— Start —

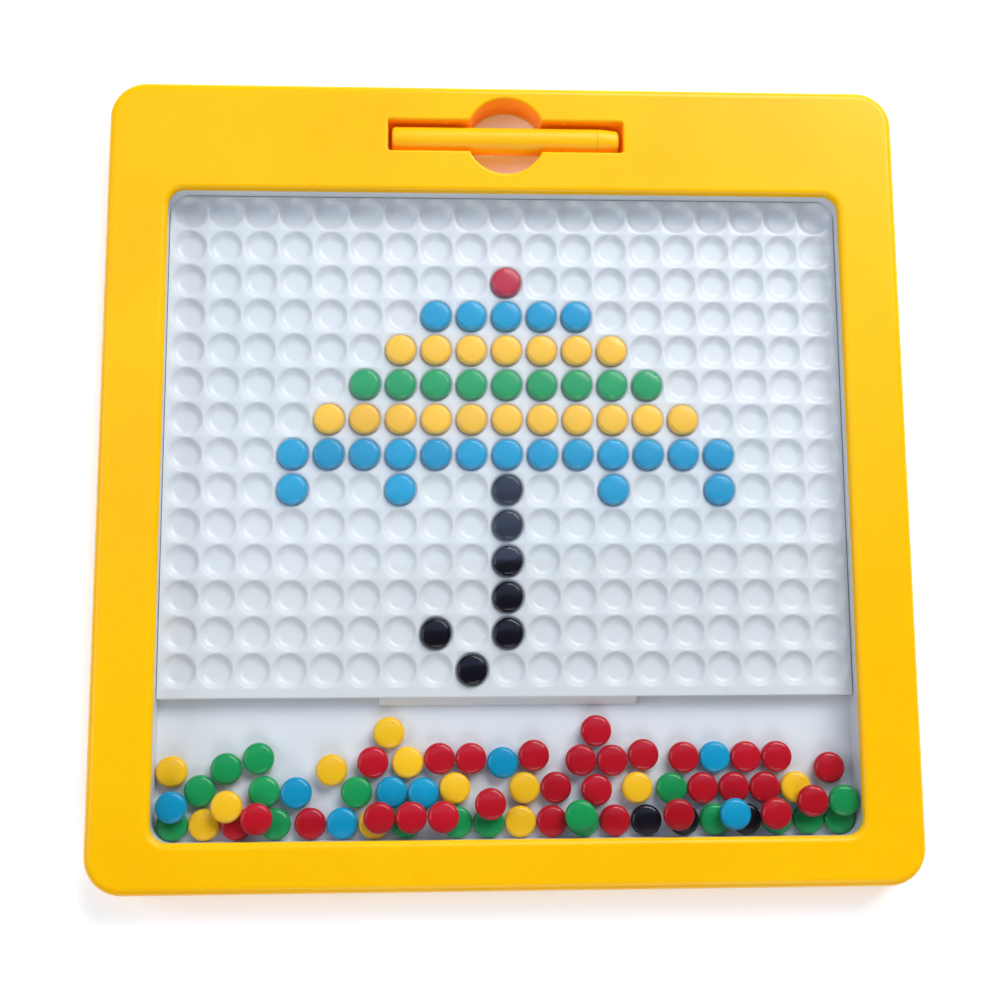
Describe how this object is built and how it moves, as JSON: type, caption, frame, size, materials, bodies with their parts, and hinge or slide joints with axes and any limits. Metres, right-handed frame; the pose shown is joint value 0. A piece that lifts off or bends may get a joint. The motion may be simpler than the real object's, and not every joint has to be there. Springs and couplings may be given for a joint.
{
  "type": "magnetic bead drawing board",
  "caption": "Square flat drawing board: a clear-covered dimple grid over a tray of loose round beads, in a moulded frame with a magnet-tipped pen stored in a slot.",
  "frame": {"origin": "bottom centre of the frame", "axes": "+Z out of the window, away from the table; +Y towards the pen slot; +X to the right when the pen slot is at the top"},
  "size_m": [0.263, 0.263, 0.015],
  "materials": {
    "frame_yellow": "smooth moulded, soft gloss",
    "shell_white": "smooth moulded, cool white",
    "cover_clear": "clear, polished",
    "board_white": "smooth moulded, cool white",
    "screw_steel": "zinc plated",
    "pen_yellow": "smooth moulded, soft gloss",
    "magnet_nickel": "nickel plated",
    "bead_red": "glossy",
    "bead_blue": "glossy",
    "bead_yellow": "glossy",
    "bead_green": "glossy",
    "bead_black": "glossy"
  },
  "bodies": {
    "case": {"front_frame": "frame_yellow", "back_shell": "shell_white", "clear_cover": "cover_clear", "dimple_board": "board_white", "case_screws": "screw_steel"},
    "pen": {"pen_barrel": "pen_yellow", "pen_tip": "pen_yellow", "pen_magnet": "magnet_nickel"},
    "bead_tip": {"bead_tip": "bead_red"},
    "bead_arc1_1": {"bead_arc1_1": "bead_blue"},
    "bead_arc1_2": {"bead_arc1_2": "bead_blue"},
    "bead_arc1_3": {"bead_arc1_3": "bead_blue"},
    "bead_arc1_4": {"bead_arc1_4": "bead_blue"},
    "bead_arc1_5": {"bead_arc1_5": "bead_blue"},
    "bead_arc2_1": {"bead_arc2_1": "bead_yellow"},
    "bead_arc2_2": {"bead_arc2_2": "bead_yellow"},
    "bead_arc2_3": {"bead_arc2_3": "bead_yellow"},
    "bead_arc2_4": {"bead_arc2_4": "bead_yellow"},
    "bead_arc2_5": {"bead_arc2_5": "bead_yellow"},
    "bead_arc2_6": {"bead_arc2_6": "bead_yellow"},
    "bead_arc2_7": {"bead_arc2_7": "bead_yellow"},
    "bead_arc3_1": {"bead_arc3_1": "bead_green"},
    "bead_arc3_2": {"bead_arc3_2": "bead_green"},
    "bead_arc3_3": {"bead_arc3_3": "bead_green"},
    "bead_arc3_4": {"bead_arc3_4": "bead_green"},
    "bead_arc3_5": {"bead_arc3_5": "bead_green"},
    "bead_arc3_6": {"bead_arc3_6": "bead_green"},
    "bead_arc3_7": {"bead_arc3_7": "bead_green"},
    "bead_arc3_8": {"bead_arc3_8": "bead_green"},
    "bead_arc3_9": {"bead_arc3_9": "bead_green"},
    "bead_arc4": {"bead_arc4": "bead_yellow"},
    "bead_arc5": {"bead_arc5": "bead_blue"},
    "bead_scallop_1": {"bead_scallop_1": "bead_blue"},
    "bead_scallop_2": {"bead_scallop_2": "bead_blue"},
    "bead_scallop_3": {"bead_scallop_3": "bead_blue"},
    "bead_scallop_4": {"bead_scallop_4": "bead_blue"},
    "bead_stem_1": {"bead_stem_1": "bead_black"},
    "bead_stem_2": {"bead_stem_2": "bead_black"},
    "bead_stem_3": {"bead_stem_3": "bead_black"},
    "bead_stem_4": {"bead_stem_4": "bead_black"},
    "bead_stem_5": {"bead_stem_5": "bead_black"},
    "bead_hook_1": {"bead_hook_1": "bead_black"},
    "bead_hook_2": {"bead_hook_2": "bead_black"},
    "loose_beads": {"tray_red": "bead_red", "tray_blue": "bead_blue", "tray_yellow": "bead_yellow", "tray_green": "bead_green", "tray_black": "bead_black"},
    "heap_beads": {"heap_red": "bead_red", "heap_blue": "bead_blue", "heap_yellow": "bead_yellow", "heap_green": "bead_green"}
  },
  "joints": [
    {"name": "pen_lift", "type": "slide", "parent": "case", "child": "pen", "axis": [0, 0, 1], "range_m": [0, 0.02]},
    {"name": "bead_tip_lift", "type": "slide", "parent": "case", "child": "bead_tip", "axis": [0, 0, 1], "range_m": [0, 0.0024]},
    {"name": "bead_arc1_1_lift", "type": "slide", "parent": "case", "child": "bead_arc1_1", "axis": [0, 0, 1], "range_m": [0, 0.0024]},
    {"name": "bead_arc1_2_lift", "type": "slide", "parent": "case", "child": "bead_arc1_2", "axis": [0, 0, 1], "range_m": [0, 0.0024]},
    {"name": "bead_arc1_3_lift", "type": "slide", "parent": "case", "child": "bead_arc1_3", "axis": [0, 0, 1], "range_m": [0, 0.0024]},
    {"name": "bead_arc1_4_lift", "type": "slide", "parent": "case", "child": "bead_arc1_4", "axis": [0, 0, 1], "range_m": [0, 0.0024]},
    {"name": "bead_arc1_5_lift", "type": "slide", "parent": "case", "child": "bead_arc1_5", "axis": [0, 0, 1], "range_m": [0, 0.0024]},
    {"name": "bead_arc2_1_lift", "type": "slide", "parent": "case", "child": "bead_arc2_1", "axis": [0, 0, 1], "range_m": [0, 0.0024]},
    {"name": "bead_arc2_2_lift", "type": "slide", "parent": "case", "child": "bead_arc2_2", "axis": [0, 0, 1], "range_m": [0, 0.0024]},
    {"name": "bead_arc2_3_lift", "type": "slide", "parent": "case", "child": "bead_arc2_3", "axis": [0, 0, 1], "range_m": [0, 0.0024]},
    {"name": "bead_arc2_4_lift", "type": "slide", "parent": "case", "child": "bead_arc2_4", "axis": [0, 0, 1], "range_m": [0, 0.0024]},
    {"name": "bead_arc2_5_lift", "type": "slide", "parent": "case", "child": "bead_arc2_5", "axis": [0, 0, 1], "range_m": [0, 0.0024]},
    {"name": "bead_arc2_6_lift", "type": "slide", "parent": "case", "child": "bead_arc2_6", "axis": [0, 0, 1], "range_m": [0, 0.0024]},
    {"name": "bead_arc2_7_lift", "type": "slide", "parent": "case", "child": "bead_arc2_7", "axis": [0, 0, 1], "range_m": [0, 0.0024]},
    {"name": "bead_arc3_1_lift", "type": "slide", "parent": "case", "child": "bead_arc3_1", "axis": [0, 0, 1], "range_m": [0, 0.0024]},
    {"name": "bead_arc3_2_lift", "type": "slide", "parent": "case", "child": "bead_arc3_2", "axis": [0, 0, 1], "range_m": [0, 0.0024]},
    {"name": "bead_arc3_3_lift", "type": "slide", "parent": "case", "child": "bead_arc3_3", "axis": [0, 0, 1], "range_m": [0, 0.0024]},
    {"name": "bead_arc3_4_lift", "type": "slide", "parent": "case", "child": "bead_arc3_4", "axis": [0, 0, 1], "range_m": [0, 0.0024]},
    {"name": "bead_arc3_5_lift", "type": "slide", "parent": "case", "child": "bead_arc3_5", "axis": [0, 0, 1], "range_m": [0, 0.0024]},
    {"name": "bead_arc3_6_lift", "type": "slide", "parent": "case", "child": "bead_arc3_6", "axis": [0, 0, 1], "range_m": [0, 0.0024]},
    {"name": "bead_arc3_7_lift", "type": "slide", "parent": "case", "child": "bead_arc3_7", "axis": [0, 0, 1], "range_m": [0, 0.0024]},
    {"name": "bead_arc3_8_lift", "type": "slide", "parent": "case", "child": "bead_arc3_8", "axis": [0, 0, 1], "range_m": [0, 0.0024]},
    {"name": "bead_arc3_9_lift", "type": "slide", "parent": "case", "child": "bead_arc3_9", "axis": [0, 0, 1], "range_m": [0, 0.0024]},
    {"name": "bead_arc4_lift", "type": "slide", "parent": "case", "child": "bead_arc4", "axis": [0, 0, 1], "range_m": [0, 0.0024]},
    {"name": "bead_arc5_lift", "type": "slide", "parent": "case", "child": "bead_arc5", "axis": [0, 0, 1], "range_m": [0, 0.0024]},
    {"name": "bead_scallop_1_lift", "type": "slide", "parent": "case", "child": "bead_scallop_1", "axis": [0, 0, 1], "range_m": [0, 0.0024]},
    {"name": "bead_scallop_2_lift", "type": "slide", "parent": "case", "child": "bead_scallop_2", "axis": [0, 0, 1], "range_m": [0, 0.0024]},
    {"name": "bead_scallop_3_lift", "type": "slide", "parent": "case", "child": "bead_scallop_3", "axis": [0, 0, 1], "range_m": [0, 0.0024]},
    {"name": "bead_scallop_4_lift", "type": "slide", "parent": "case", "child": "bead_scallop_4", "axis": [0, 0, 1], "range_m": [0, 0.0024]},
    {"name": "bead_stem_1_lift", "type": "slide", "parent": "case", "child": "bead_stem_1", "axis": [0, 0, 1], "range_m": [0, 0.0024]},
    {"name": "bead_stem_2_lift", "type": "slide", "parent": "case", "child": "bead_stem_2", "axis": [0, 0, 1], "range_m": [0, 0.0024]},
    {"name": "bead_stem_3_lift", "type": "slide", "parent": "case", "child": "bead_stem_3", "axis": [0, 0, 1], "range_m": [0, 0.0024]},
    {"name": "bead_stem_4_lift", "type": "slide", "parent": "case", "child": "bead_stem_4", "axis": [0, 0, 1], "range_m": [0, 0.0024]},
    {"name": "bead_stem_5_lift", "type": "slide", "parent": "case", "child": "bead_stem_5", "axis": [0, 0, 1], "range_m": [0, 0.0024]},
    {"name": "bead_hook_1_lift", "type": "slide", "parent": "case", "child": "bead_hook_1", "axis": [0, 0, 1], "range_m": [0, 0.0024]},
    {"name": "bead_hook_2_lift", "type": "slide", "parent": "case", "child": "bead_hook_2", "axis": [0, 0, 1], "range_m": [0, 0.0024]},
    {"name": "loose_beads_slide", "type": "slide", "parent": "case", "child": "loose_beads", "axis": [0, 1, 0], "range_m": [0, 0.002]},
    {"name": "heap_beads_lift", "type": "slide", "parent": "loose_beads", "child": "heap_beads", "axis": [0, 0, 1], "range_m": [0, 0.0007]}
  ]
}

— End —

PROBLEM TO WORK ON: How many of the lines in the listing above hold the word "with"? Report only that figure.

SOLUTION: 2